Limits on independent contracting hurt employers and workers
Mass. should lift restrictions on those seek career flexibility
CARING FOR A tsunami of patients in the midst of a pandemic is hard enough. Unfortunately, laws in Massachusetts and California make the job even harder by preventing hospitals and all other employers from contracting with self-employed individuals for work if they bring skills that fall within the buyer’s “usual course of business.”
A health care system facing an enormous surge in demand is looking frantically for skilled personnel and specialists to serve the sick by contracting with individuals who can quickly bring desperately needed help to patients—and comfort to their families—with minimal supervision.
Skilled capacity exists to meet public-service needs like this. At least 40 percent of the American workforce effectively supervises themselves, providing a deep reservoir of talent to handle surges in demand like we face today. But in Massachusetts and California, the best that hospitals and other health care facilities can do to increase their capacity is rent individuals of uncertain skill levels who are employed by temp-staffing agencies.
But relying on local temp staffing is how Berkshire Health had to fill in for nurses who were furloughed in March because of possible exposure to the virus. Young specialists like nurses look forward to “going 1099” so they can still practice nursing, but skip the relentless grind and inflexibility. And health care facilities are eager to contract with these experienced professionals.
Individual workers also lose under this arrangement. The laws effectively put self-employed independent contractors out of business. The workers either have to become regular employees somewhere or go through a staffing agency where they would likely make far less money, as in the Berkshire example.

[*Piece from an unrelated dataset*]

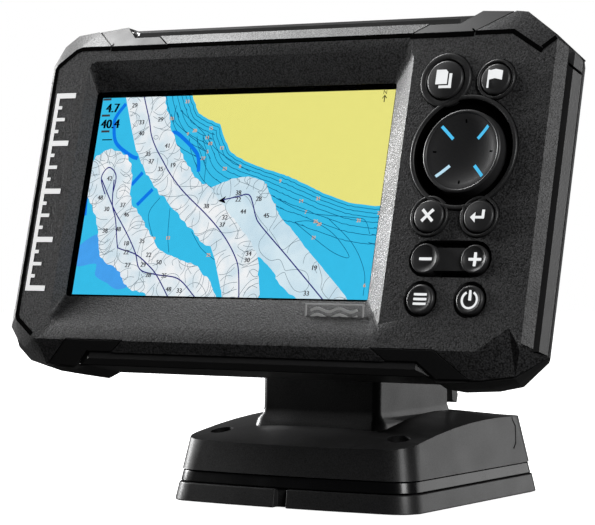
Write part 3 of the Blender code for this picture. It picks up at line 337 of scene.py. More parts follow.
def make_face_seam():
    """Painted shadow: a flat black strip round the top and the left of the flat face, inside its edge, for
    the shade in the gap to the chamfer.
    """
    source = bmesh.new()
    source.from_mesh(frame["nodes"]["front_cover"].data)
    bmesh.ops.remove_doubles(source, verts=source.verts, dist=SAME_POINT)
    source.transform(DISPLAY.inverted() @ Matrix.Scale(1.0 / MM, 4))
    source.normal_update()
    made = bmesh.new()
    for edge in source.edges:
        if len(edge.link_faces) != 2 or any(abs(vertex.co.y) > 0.05 for vertex in edge.verts):
            continue
        flat, slope = sorted(edge.link_faces, key=lambda face: face.normal.y)
        middle = (edge.verts[0].co + edge.verts[1].co) / 2
        at_top = slope.normal.z > 0.3 and middle.z > SHADOW_STRIP_ABOVE
        at_left = slope.normal.x < -0.3 and middle.x < SHADOW_STRIP_LEFT_OF
        if flat.normal.y > -0.99 or slope.normal.y < -0.97 or not (at_top or at_left):
            continue
        inwards = flat.normal.cross(edge.verts[1].co - edge.verts[0].co).normalized()
        if inwards.dot(middle) > 0:
            inwards.negate()
        verts = [made.verts.new(vertex.co + flat.normal * SHADOW_STRIP_LIFT + inwards * reach)
                 for reach in SHADOW_STRIP_SPAN for vertex in edge.verts]
        made.faces.new((verts[0], verts[1], verts[3], verts[2]))
    source.free()
    finish_piece("face_painted_shadow", made, "display", SHADOW)


def repaint_nodes():
    """Gives every node of the CAD the finish of its slot."""
    finishes = {
        "stainless_steel": STEEL, "seal_rubber": RUBBER, "tinned_steel": TIN, "circuit_board": BOARD,
        "antenna_ceramic": CERAMIC, "window_glass": GLASS, "key_plastic": KEYS, "stand_plastic": STAND,
        "rear_plastic": REAR, "band_gloss": BAND_BLACK_WITH_PAINTED_SHADE, "insert_plastic": INSERT, "case_plastic": CASE,
        "lit_screen": SHADOW,
    }
    for row in frame["record"]["subparts"]:
        for place in frame["nodes"][row["node"]].material_slots:
            place.material = finishes[row["material_slot"]]


make_housings()
make_face_seam()
repaint_nodes()


# ---------------------------------------------------------------- keypad

# the middle of each key on the face: x, z
PAGES, WAYPOINT = (54.9, 32.9), (71.45, 32.7)
EXIT, ENTER = (55.3, -8.4), (71.6, -8.5)
MENU, POWER = (55.6, -33.0), (71.7, -33.0)
PAD = (63.7, 10.9)
PAD_RADIUS = 12.75
ZOOM = (63.65, -21.0)
ZOOM_REACH = 8.05

# body, middle, cap radius, how far the cap stands proud, how deep its middle is hollowed
BUTTONS = (
    ("pages", PAGES, 5.9, 1.35, -0.45),
    ("waypoint", WAYPOINT, 4.7, 1.15, -0.4),
    ("exit", EXIT, 4.85, 1.15, -0.4),
    ("enter", ENTER, 4.8, 1.15, -0.4),
    ("menu", MENU, 4.45, 0.45, 0.7),
    ("power", POWER, 4.35, 0.45, 0.7),
)
# middle, outer radius, inner radius
RIMS = ((PAGES, 8.3, 6.3), (WAYPOINT, 6.1, 5.1), (EXIT, 6.1, 5.25), (ENTER, 6.1, 5.2), (PAD, 17.4, 16.0))
RIM_FRONT, RIM_BACK = -0.9, 0.6
ROLL = 0.75  # radius of a cap's edge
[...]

Successful contractors learn how to work very quickly, finish tasks flawlessly, and then charge a little more for them. Good work at a fast pace and decent rates makes the contractor’s revenue meter spin faster, which is one reason why they rarely return to more traditional settings.
Many people want more control over their work time. They seek flexibility instead of a rigid corporate schedule, the opportunity to earn more, and to choose what they do and with whom they work.
Self-employed independent contractors can achieve these goals without start-up capital or the large fees that are required to enter many industries. Yet by classifying virtually every worker as an employee, Massachusetts and California rob parents, family caregivers, the disabled, the active retired, and so many others of the ability to work on a schedule that fits their family and other commitments, as well as their preference for how much they’d like to work.
No one disputes that some employers have used their leverage to save on benefits and other costs by inappropriately classifying workers as independent contractors. Massachusetts and other states should have laws to protect the workers, and they do.
But those laws shouldn’t turn voluntary independent contractors into pariahs and their clients into criminals, and rob them of the flexibility they need to balance work, family and other responsibilities. Unfortunately, that’s exactly what the Massachusetts and California laws do. Wouldn’t it be better public policy to let individuals voluntarily declare themselves as their own employer, so state enforcement resources could concentrate on real victims?
Defenders of these laws invariably point to Uber and Lyft as examples of how the laws don’t squelch the freedom to be an independent contractor. But these companies’ deep pockets and willingness to aggressively defend their positions make them unique. Self-employed individuals aren’t so lucky.
Mike Hruby is president of New Jobs for Massachusetts, a 501c4 non-profit that advocates for rapid job growth and is supported by like-minded individuals and corporations.